The altitude at which a bean is grown drastically affects the flavor of the coffee. Coffee grown at higher elevations tends to be of higher quality, and with that high quality comes more complex flavor notes than coffee grown at lower elevations. The difference in flavor and quality is due to two factors, water and temperature. At higher altitudes, cooler temperatures slow down the growth rate of the coffee plant. At a slower growth rate, the plants focus more on reproduction. The plant then devotes more energy to bean production which in turn produces more of the sugars that create those amazing tasting notes in your coffee. Higher elevations also have better drainage than places lower in the watershed. Better drainage leads to less water in the beans concentrating the flavors created by the sugars. Lower regions produce a less complex flavor profile and tend to be more of a mellow cup of coffee.

So what altitude should you look for when picking out beans? It's really up to you and your flavor preferences. Beans that are grown at higher altitudes, above 1500 meters, tend to be more acidic and translate to flavors like fruits and berries in the cup. If you are looking for a coffee that is more mellow and has a smooth taste, a bean grown at a lower altitude would be best. Take a look at the chart below and use it as guide to find your new favorite bean.


Processing coffee is when farmers separate the bean from the coffee cherry. Processing is another very important step in the coffee bean lifecycle. Even if the coffee was picked perfectly ripe and the harvest has gone really well, bad coffee processing can lead to defects which decrease the value and flavor of the coffee. Some processing methods require more time, investment and natural resources that others so choosing the right processing method can be crucial decision for a coffee farmer or producer. There are three main types of processing:

  • Natural - The coffee cherries are picked and dried right away with the fruit still on the bean. Once they are dry, the fruit is removed.

  • Washed - This is the most common process where the fruit is removed from the bean within 24 hours of being picked then fermented, washed, and dried.

  • Honey - This is the least common process and is a mixture of natural and washed processes. The skin of the fruit is removed within 24 hours of being picked, dried over 3-4 weeks, then the fruit is removed.

Flavor Notes:

These words describe the different flavors you can taste in each coffee and can also help you decide what foods or syrups to pair with it.
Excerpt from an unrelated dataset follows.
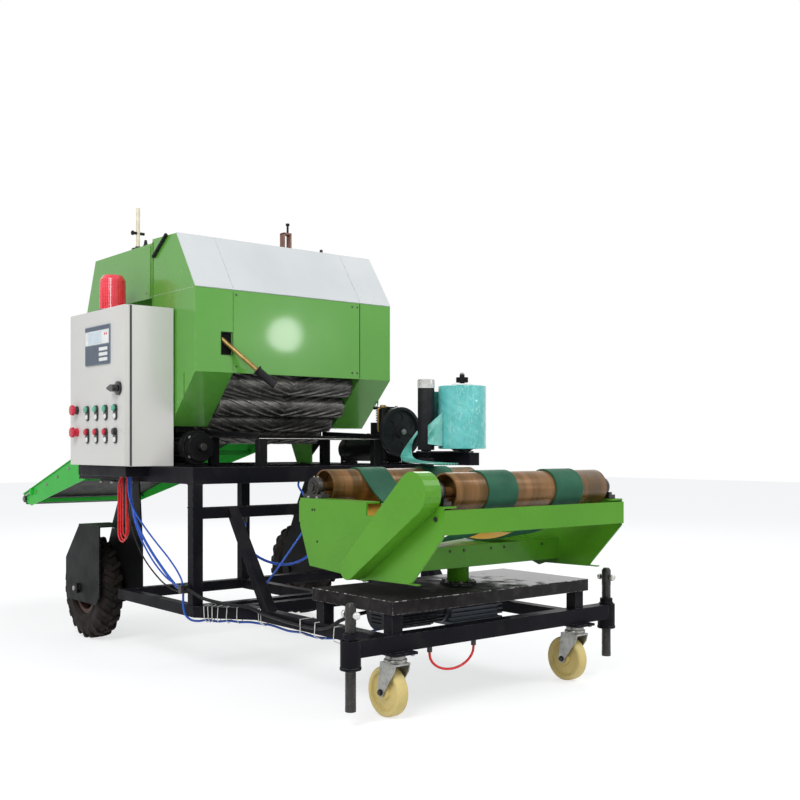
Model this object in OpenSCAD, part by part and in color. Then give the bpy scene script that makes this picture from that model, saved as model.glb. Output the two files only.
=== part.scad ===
// Mini silage round baler and bale wrapper on one wheeled frame.
// +X points from the feed conveyor to the wrapping table, -Y is the side of the control cabinet.
// Places along X count from the datum plane that runs 44 mm behind the front posts' front face.

/* [Main frame] */
// Side of the square tube of posts and rails
tube = 40; // [36:1:46]
// Height of the top frame's upper face
frame_top_z = 728; // [715:1:740]
// Height of the top frame's tube
top_tube_h = 60; // [50:1:65]
// Half width over the frame's outer faces
frame_half_w = 563; // [556:1:568]
// Rear end of the top frame
frame_rear_x = -950; // [-960:1:-940]
// Front face of the front posts
post_front_x = 44; // [40:1:48]
// Underside of the lower rails
rail_z = 200; // [195:1:204]
// Underside of the middle cross beam
mid_beam_z = 545; // [535:1:550]

/* [Road wheels] */
// Radius over the tyre
wheel_r = 213; // [208:1:216]
// Width of the tyre
tyre_w = 100; // [90:1:104]
// Radius of the rim's edge
rim_r = 108; // [104:1:116]
// Wheel centre along X
wheel_x = -890; // [-896:1:-884]
// Wheel centre across
wheel_y = 525; // [523:1:527]
// Radius of the fixed axle
axle_r = 15; // [12:1:17]
// Thickness of the bracket plates
bracket_t = 6; // [5:1:8]
// Radius of the tie hole near the top of each inner bracket plate
tie_hole_r = 8; // [6:1:10]

/* [Wrapper base] */
// Outer half width of the base rails
base_half_w = 420; // [414:1:424]
// Rear face of the base's rear beam
base_rear_x = 110; // [104:1:120]
// Rear face of the front beam
front_beam_x = 940; // [936:1:946]
// Side of the front beam
front_beam = 50; // [46:1:54]
// Half distance between the two jacks
jack_y = 560; // [552:1:566]
// Outer radius of a jack sleeve
sleeve_r = 30; // [27:1:32]
// Radius of a jack screw
jack_r = 16; // [14:1:18]
// Height of the platform's upper face
platform_z = 350; // [346:1:354]
// Rear edge of the platform
platform_rear_x = 585; // [575:1:595]
// Half width of the platform
platform_half_w = 430; // [425:1:435]

/* [Casters] */
// Radius of a caster wheel
caster_r = 75; // [70:1:77]
// Width of a caster wheel
caster_w = 44; // [40:1:46]
// Half distance between the caster swivels
caster_y = 395; // [388:1:400]
// Distance of the wheel centre behind the swivel
caster_trail = 35; // [30:1:40]

/* [Wrapping table] */
// Turning axis of the table along X
table_x = 806; // [802:1:810]
// Half distance between the two roller axes
roller_dx = 298; // [294:1:302]
// Height of the roller axes
roller_z = 669; // [666:1:674]
// Radius of a table roller
roller_r = 57; // [54:1:58]
// Half length of a table roller
roller_half = 328; // [320:1:332]
// Inner face of the table's end plates
end_plate_y = 386; // [384:1:388]
// Thickness of the table's plates
plate_t = 6; // [5:1:7]
// Height of the table's central beam
beam_h = 70; // [64:1:74]
// Width of a flat belt
belt_w = 120; // [110:1:130]
// Middle of a flat belt across
belt_y = 145; // [140:1:150]
// Thickness of a flat belt
belt_t = 5; // [4:1:6]

/* [Bale chamber] */
// Half width over the green covers
cover_half_w = 463; // [458:1:466]
// Half width between the chamber's side plates
chamber_half_w = 301; // [298:1:304]
// Seam between the fixed rear part and the gate
seam_x = -477; // [-480:1:-474]
// Front face of the gate
gate_front_x = -125; // [-130:1:-120]
// Height of the chamber's centre
chamber_z = 1170; // [1166:1:1174]
// Radius of the circle on which the ribbed rollers lie
drum_pitch_r = 290; // [286:1:292]
// Radius of a ribbed roller over its ribs
drum_r = 46; // [42:1:47]
// Height of the roof at the seam
roof_z = 1620; // [1612:1:1626]
// Thickness of the cover sheet
sheet_t = 4; // [3:1:5]

/* [Control cabinet] */
// Width of the cabinet along X
cab_w = 500; // [480:1:506]
// Height of the cabinet
cab_h = 600; // [580:1:620]
// Depth of the cabinet with its door
cab_d = 200; // [190:1:204]
// Rear side of the cabinet along X
cab_x = -780; // [-786:1:-774]
// Thickness of the cabinet door
door_t = 22; // [18:1:26]

/* [Feed conveyor] */
// Middle of the tail pulley along X
conv_tail_x = -2290; // [-2310:1:-2270]
// Middle of the tail pulley above the ground
conv_tail_z = 522; // [512:1:532]
// Slope of the carrying run in degrees
conv_slope = 16.4; // [16:0.1:16.8]

/* [Film stand] */
// Roll centre along X
film_x = 288; // [284:1:292]
// Roll centre across
film_y = 497; // [494:1:500]
// Radius of the film roll
film_r = 96; // [88:1:97]
// Width of the film
film_h = 250; // [240:1:256]
// Underside of the film roll
film_z = 792; // [788:1:798]
// Stretch roller centre along X
stretch_x = 220; // [216:1:222]
// Stretch roller centre across
stretch_y = 367; // [362:1:368]
// Radius of the stretch roller
stretch_r = 33; // [30:1:34]

/* [Hidden] */
$fn = 48;

// Radial running fit, seat of a part at rest, and air round moving parts
fit = 0.05;
seat = 0.3;
air = 5;

// Heights that follow from the frame
rail_top_z = rail_z + tube;
frame_in_w = frame_half_w - tube;
frame_under_z = frame_top_z - top_tube_h;
post_rear_x = post_front_x - tube;

// The rear cross beam stands in front of the road wheels
rear_beam_x = wheel_x + wheel_r + 107;
bracket_in_y = wheel_y - tyre_w / 2 - 15;
bracket_out_y = wheel_y + tyre_w / 2 + 13;
axle_end_y = bracket_out_y + bracket_t + 12;

// The jacks stand on the front beam's middle line
jack_x = front_beam_x + front_beam / 2;
front_beam_top_z = rail_z + front_beam;
platform_front_x = front_beam_x + front_beam + 5;
deck_t = 6;
skirt_h = 34;
skirt_z = platform_z - deck_t - skirt_h;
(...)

There are many different ways to label the flavors of coffee and you can use the Coffee Tasters Flavor Wheel to help make sense of it all. The flavor wheel l is a collaborative effort by the Specialty Coffee Association of America and World Coffee Research and is designed to be a tool for coffee tasters. As a tool, it is meant to be intuitive, enjoyable to use, and a benefit to those who seek to analyze and describe coffees. You should start at the center of the wheel and work outward. The most general taste descriptions are in the center and get more specific as you move toward the outside of the circle.

What now?

Now you can use all of this information to help determine which coffees are your favorite! Each month, we aim to include three coffees that are fairly different from each other to provide a wide variety of flavors for you to experiment with. When we designed the monthly coffee subscription, one of our main goals was to help you learn about the complexities of coffee to help you discover what you enjoy drinking. We hope this information will be useful in your coffee tasting journey!